▶ Challenge
Give again only the lines beginning with the one that contains "bpy.context.scene.collection.children.link(collection)" and ending with the one that contains "for node in"; include both of those lines.

..............................

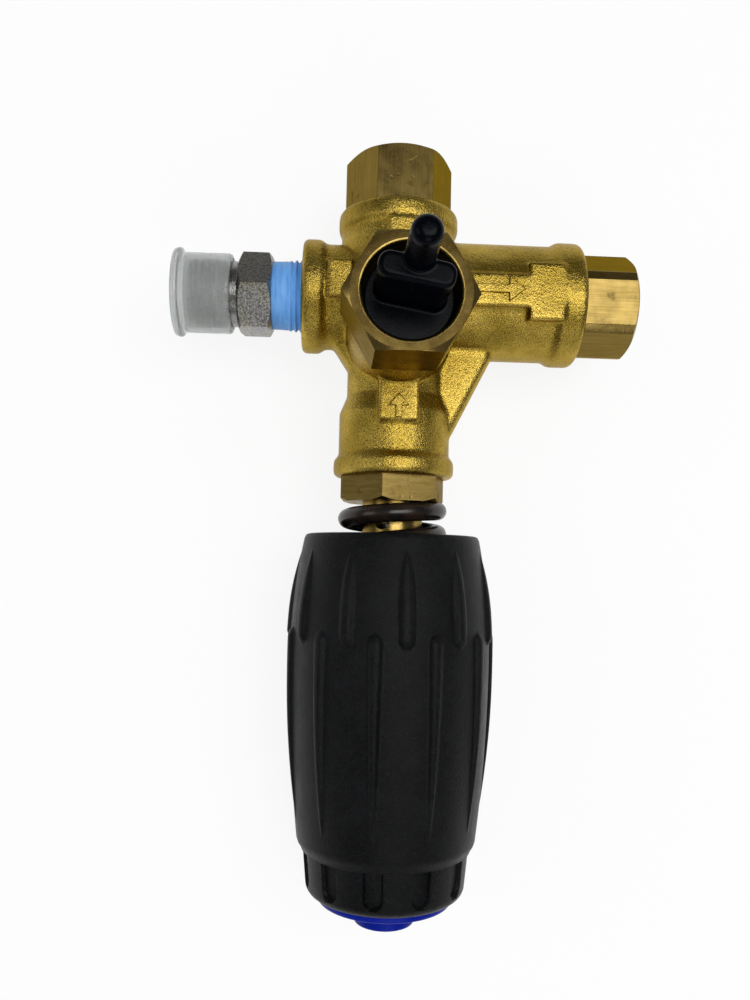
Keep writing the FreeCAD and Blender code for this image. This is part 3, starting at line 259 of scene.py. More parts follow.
@dataclass(frozen=True)
class TurnedBrass:
    """Brass turned in a lathe, with fine rings round its own axis."""

    direction: Direction
    bright: Colour = (0.34, 0.24, 0.072, 1.0)
    dull: Colour = (0.2, 0.135, 0.035, 1.0)

    def build(self) -> bpy.types.Material:
        """Make the material."""
        shader = Shader(f"turned_brass_{self.direction.value}", Metallic=1.0, Specular_Tint=EDGE_TINT)
        place = shader.placed(self.direction, (1, 1, 1))
        parts = shader.add("ShaderNodeSeparateXYZ")
        shader.feed(parts, "Vector", place)
        flat = shader.add("ShaderNodeCombineXYZ")
        shader.feed(flat, "X", parts.outputs["X"])
        shader.feed(flat, "Y", parts.outputs["Y"])
        radius = shader.add("ShaderNodeVectorMath", operation="LENGTH")
        shader.feed(radius, 0, flat.outputs["Vector"])
        way = shader.add("ShaderNodeMath", operation="ADD")
        shader.feed(way, 0, radius.outputs["Value"])
        shader.feed(way, 1, parts.outputs["Z"])
        rings = shader.add("ShaderNodeTexNoise", noise_dimensions="1D")
        shader.feed(rings, "W", way.outputs["Value"])
        shader.feed(rings, "Scale", 7000)
        shader.feed(rings, "Detail", 2)
        mottle = shader.grain(shader.coordinates, 260, 3)
        colour = shader.blend(shader.spread(mottle, 0.35, 0.65, 0, 1), self.dull, self.bright)
        shader.feed(shader.surface, "Base Color", colour)
        shader.feed(shader.surface, "Roughness", shader.spread(mottle, 0.3, 0.7, 0.32, 0.2))
        shader.feed(shader.surface, "Normal", shader.bump(rings.outputs["Fac"], 0.35, 0.03))
        return shader.material


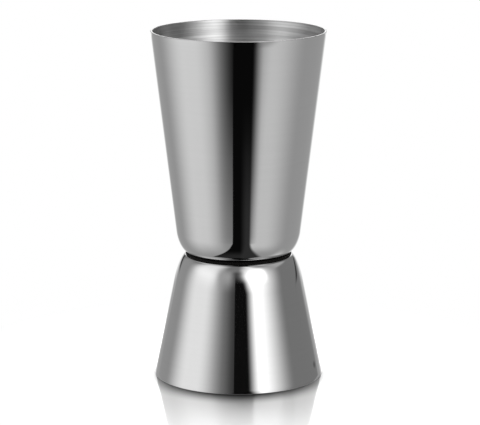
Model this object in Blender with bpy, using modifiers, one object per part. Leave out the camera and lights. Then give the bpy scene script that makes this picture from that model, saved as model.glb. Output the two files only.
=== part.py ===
"""Double-ended bar jigger: two deep-drawn stainless steel cups, brazed together base to base.

The small cup stands mouth down on z = 0 and the large cup opens upwards above it. Both are turned
shapes on the Z axis. Metres, +Z up, origin on the axis in the plane that the small cup stands on.
"""

import math

import bmesh
import bpy
from mathutils import Vector

# Driving dimensions, in metres. A base radius is where the straight wall would meet the base's plane.
# A corner eases from the wall into the base along a quarter of an ellipse, which reaches further up
# the wall than it reaches in along the base.
TOTAL_HEIGHT = 0.0845
WALL = 0.0005

LARGE_MOUTH_RADIUS = 0.0211
LARGE_BASE_RADIUS = 0.0145
LARGE_CORNER_UP = 0.0052
LARGE_CORNER_IN = 0.0025

SMALL_HEIGHT = 0.02985
SMALL_MOUTH_RADIUS = 0.0205
SMALL_BASE_RADIUS = 0.0144
SMALL_CORNER_UP = 0.0065
SMALL_CORNER_IN = 0.0016

RIM_EDGE = 0.00012  # both edges of each cut rim are polished round

BRAZE_THICKNESS = 0.0001  # the thin disc of filler metal between the two bases
BRAZE_RADIUS = 0.0124
BRAZE_CLEARANCE = 0.00025  # kept between the disc and each base, so that the solids stay apart

# How finely the round shapes are divided
TURN_STEPS = 72
CORNER_STEPS = 7
RIM_STEPS = 2

BASE_SPACING = BRAZE_THICKNESS + 2 * BRAZE_CLEARANCE
LARGE_BASE_Z = SMALL_HEIGHT + BASE_SPACING
LARGE_HEIGHT = TOTAL_HEIGHT - LARGE_BASE_Z


def clear_scene():
    for obj in list(bpy.data.objects):
        bpy.data.objects.remove(obj)


def steel(name, colour, roughness):
    material = bpy.data.materials.new(name)
    material.use_nodes = True
    shader = material.node_tree.nodes["Principled BSDF"]
    shader.inputs["Base Color"].default_value = (*colour, 1.0)
    shader.inputs["Metallic"].default_value = 1.0
    shader.inputs["Roughness"].default_value = roughness
    return material


def eased(before, corner, after, reach_before, reach_after, steps):
    """The points of a quarter of an ellipse that eases the corner between two straight runs."""
    towards_before = (before - corner).normalized() * reach_before
    towards_after = (after - corner).normalized() * reach_after
    points = []
    for step in range(steps + 1):
        turn = math.pi / 2 * step / steps
        points.append(
            corner + towards_before * (1 - math.sin(turn)) + towards_after * (1 - math.cos(turn))
        )
    return points


def cup_profile(height, mouth_radius, base_radius, corner_up, corner_in):
    """Half of the cup's section, from the inside of the base, over the rim, to its outside."""
    lean = math.atan2(mouth_radius - base_radius, height)
    wall_across = WALL / math.cos(lean)
    inner_base_radius = base_radius + WALL * math.tan(lean) - wall_across
    inside_centre = Vector((0.0, WALL))
    inside_corner = Vector((inner_base_radius, WALL))
    rim_inside = Vector((mouth_radius - wall_across, height))
    rim_outside = Vector((mouth_radius, height))
    outside_corner = Vector((base_radius, 0.0))
    outside_centre = Vector((0.0, 0.0))

    points = [inside_centre]
    points += eased(
        inside_centre, inside_corner, rim_inside, corner_in - WALL, corner_up - WALL, CORNER_STEPS
    )
    points += eased(inside_corner, rim_inside, rim_outside, RIM_EDGE, RIM_EDGE, RIM_STEPS)
    points += eased(rim_inside, rim_outside, outside_corner, RIM_EDGE, RIM_EDGE, RIM_STEPS)
    points += eased(rim_outside, outside_corner, outside_centre, corner_up, corner_in, CORNER_STEPS)
    points.append(outside_centre)
    return points


def make_cup(name, collection, material, **sizes):
    """A cup with its base at its own origin and its mouth upwards, as a profile with a Screw."""
    points = cup_profile(**sizes)
    mesh = bpy.data.meshes.new(name)
    edges = [(i, i + 1) for i in range(len(points) - 1)]
    mesh.from_pydata([(p.x, 0.0, p.y) for p in points], edges, [])
    cup = bpy.data.objects.new(name, mesh)
    collection.objects.link(cup)
    mesh.materials.append(material)
    turn = cup.modifiers.new("Turn", "SCREW")
    turn.axis = "Z"
    turn.steps = TURN_STEPS
    turn.render_steps = TURN_STEPS
    turn.use_merge_vertices = True
    turn.merge_threshold = 1e-6
    turn.use_smooth_shade = True
    return cup


def make_braze_disc(collection, material):
    """The layer of filler metal that joins the flats of the two bases."""
    mesh = bpy.data.meshes.new("braze_disc")
    shape = bmesh.new()
    bmesh.ops.create_cone(
        shape,
        cap_ends=True,
        segments=TURN_STEPS,
        radius1=BRAZE_RADIUS,
        radius2=BRAZE_RADIUS,
        depth=BRAZE_THICKNESS,
    )
    shape.to_mesh(mesh)
    shape.free()
    mesh.materials.append(material)
    disc = bpy.data.objects.new("braze_disc", mesh)
    disc.location.z = SMALL_HEIGHT + BASE_SPACING / 2
    collection.objects.link(disc)


def main():
    clear_scene()
    collection = bpy.data.collections.new("bar_jigger")
    bpy.context.scene.collection.children.link(collection)

    large_cup = make_cup(
        "large_cup",
        collection,
        steel("large_cup_steel", (0.62, 0.62, 0.62), 0.12),
        height=LARGE_HEIGHT,
        mouth_radius=LARGE_MOUTH_RADIUS,
        base_radius=LARGE_BASE_RADIUS,
        corner_up=LARGE_CORNER_UP,
        corner_in=LARGE_CORNER_IN,
    )
    large_cup.location.z = LARGE_BASE_Z

    small_cup = make_cup(
        "small_cup",
        collection,
        steel("small_cup_steel", (0.62, 0.62, 0.62), 0.10),
        height=SMALL_HEIGHT,
        mouth_radius=SMALL_MOUTH_RADIUS,
        base_radius=SMALL_BASE_RADIUS,
        corner_up=SMALL_CORNER_UP,
        corner_in=SMALL_CORNER_IN,
    )
    small_cup.location.z = SMALL_HEIGHT
    small_cup.rotation_euler.x = math.pi

    make_braze_disc(collection, steel("braze_filler", (0.45, 0.44, 0.42), 0.45))


main()
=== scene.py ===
"""The looks of the double-ended bar jigger: polished cups, brushed insides, a glossy white table."""

import math

import bmesh
import bpy
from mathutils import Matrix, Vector


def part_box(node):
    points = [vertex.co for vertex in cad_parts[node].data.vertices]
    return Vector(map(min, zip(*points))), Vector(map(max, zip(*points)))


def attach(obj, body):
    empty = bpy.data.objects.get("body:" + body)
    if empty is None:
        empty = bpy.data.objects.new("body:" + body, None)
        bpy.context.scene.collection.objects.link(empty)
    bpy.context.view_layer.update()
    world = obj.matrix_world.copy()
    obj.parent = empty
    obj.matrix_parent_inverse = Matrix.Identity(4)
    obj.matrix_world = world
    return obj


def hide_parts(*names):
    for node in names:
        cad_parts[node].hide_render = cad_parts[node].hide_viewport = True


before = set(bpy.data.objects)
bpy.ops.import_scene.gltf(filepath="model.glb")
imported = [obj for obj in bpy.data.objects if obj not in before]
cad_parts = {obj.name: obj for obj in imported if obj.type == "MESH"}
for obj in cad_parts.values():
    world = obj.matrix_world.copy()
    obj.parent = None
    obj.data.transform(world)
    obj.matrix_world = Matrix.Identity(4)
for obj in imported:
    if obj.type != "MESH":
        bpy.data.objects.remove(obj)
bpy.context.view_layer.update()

# The cups' section, as part.py has it, in metres. Heights and places come from the frame.
WALL = 0.0005
RIM_EDGE = 0.00012
LARGE_CUP = dict(mouth_radius=0.0211, base_radius=0.0145, corner_up=0.0052, corner_in=0.0025)
SMALL_CUP = dict(mouth_radius=0.0205, base_radius=0.0144, corner_up=0.0065, corner_in=0.0016)

# The braze's visible bead, which fills the crevice out to where the corners begin. It is coloured
# near-black as painted shade for the dark crevice.
BEAD_RADIUS = 0.0129
BEAD_HOLLOW = 0.00015  # how much its edge is drawn in between the cups
BEAD_GAP = 0.00001  # kept to each cup

# How finely the visible meshes are divided
TURN_STEPS = 256
CORNER_STEPS = 28
RIM_STEPS = 6
WALL_STEPS = 32
BASE_STEPS = 10
BEAD_STEPS = 8
ON_AXIS = 1e-9  # a point nearer to the axis than this lies on it

# Polished steel, on the walls and on the cut rims. Roughness is (lowest, highest).
MIRROR = dict(lightness=0.61, roughness=(0.025, 0.055))
SATIN = dict(lightness=0.43, roughness=(0.26, 0.34))
POLISH_CONTRAST = 0.01  # how much a polishing streak lightens or darkens the steel
SHEET_WAVE = 0.00008  # how uneven the drawn sheet is, in metres

# A small dull mark low on the right of the small cup, in that cup's own coordinates
MARK = (0.0184, 0.0071, 0.0262)
MARK_FADES = (0.0002, 0.0012)  # metres from its middle
MARK_LIGHTNESS = 0.30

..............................

▶ Correct output
    bpy.context.scene.collection.children.link(collection)

    large_cup = make_cup(
        "large_cup",
        collection,
        steel("large_cup_steel", (0.62, 0.62, 0.62), 0.12),
        height=LARGE_HEIGHT,
        mouth_radius=LARGE_MOUTH_RADIUS,
        base_radius=LARGE_BASE_RADIUS,
        corner_up=LARGE_CORNER_UP,
        corner_in=LARGE_CORNER_IN,
    )
    large_cup.location.z = LARGE_BASE_Z

    small_cup = make_cup(
        "small_cup",
        collection,
        steel("small_cup_steel", (0.62, 0.62, 0.62), 0.10),
        height=SMALL_HEIGHT,
        mouth_radius=SMALL_MOUTH_RADIUS,
        base_radius=SMALL_BASE_RADIUS,
        corner_up=SMALL_CORNER_UP,
        corner_in=SMALL_CORNER_IN,
    )
    small_cup.location.z = SMALL_HEIGHT
    small_cup.rotation_euler.x = math.pi

    make_braze_disc(collection, steel("braze_filler", (0.45, 0.44, 0.42), 0.45))


main()
=== scene.py ===
"""The looks of the double-ended bar jigger: polished cups, brushed insides, a glossy white table."""

import math

import bmesh
import bpy
from mathutils import Matrix, Vector


def part_box(node):
    points = [vertex.co for vertex in cad_parts[node].data.vertices]
    return Vector(map(min, zip(*points))), Vector(map(max, zip(*points)))


def attach(obj, body):
    empty = bpy.data.objects.get("body:" + body)
    if empty is None:
        empty = bpy.data.objects.new("body:" + body, None)
        bpy.context.scene.collection.objects.link(empty)
    bpy.context.view_layer.update()
    world = obj.matrix_world.copy()
    obj.parent = empty
    obj.matrix_parent_inverse = Matrix.Identity(4)
    obj.matrix_world = world
    return obj


def hide_parts(*names):
    for node in names:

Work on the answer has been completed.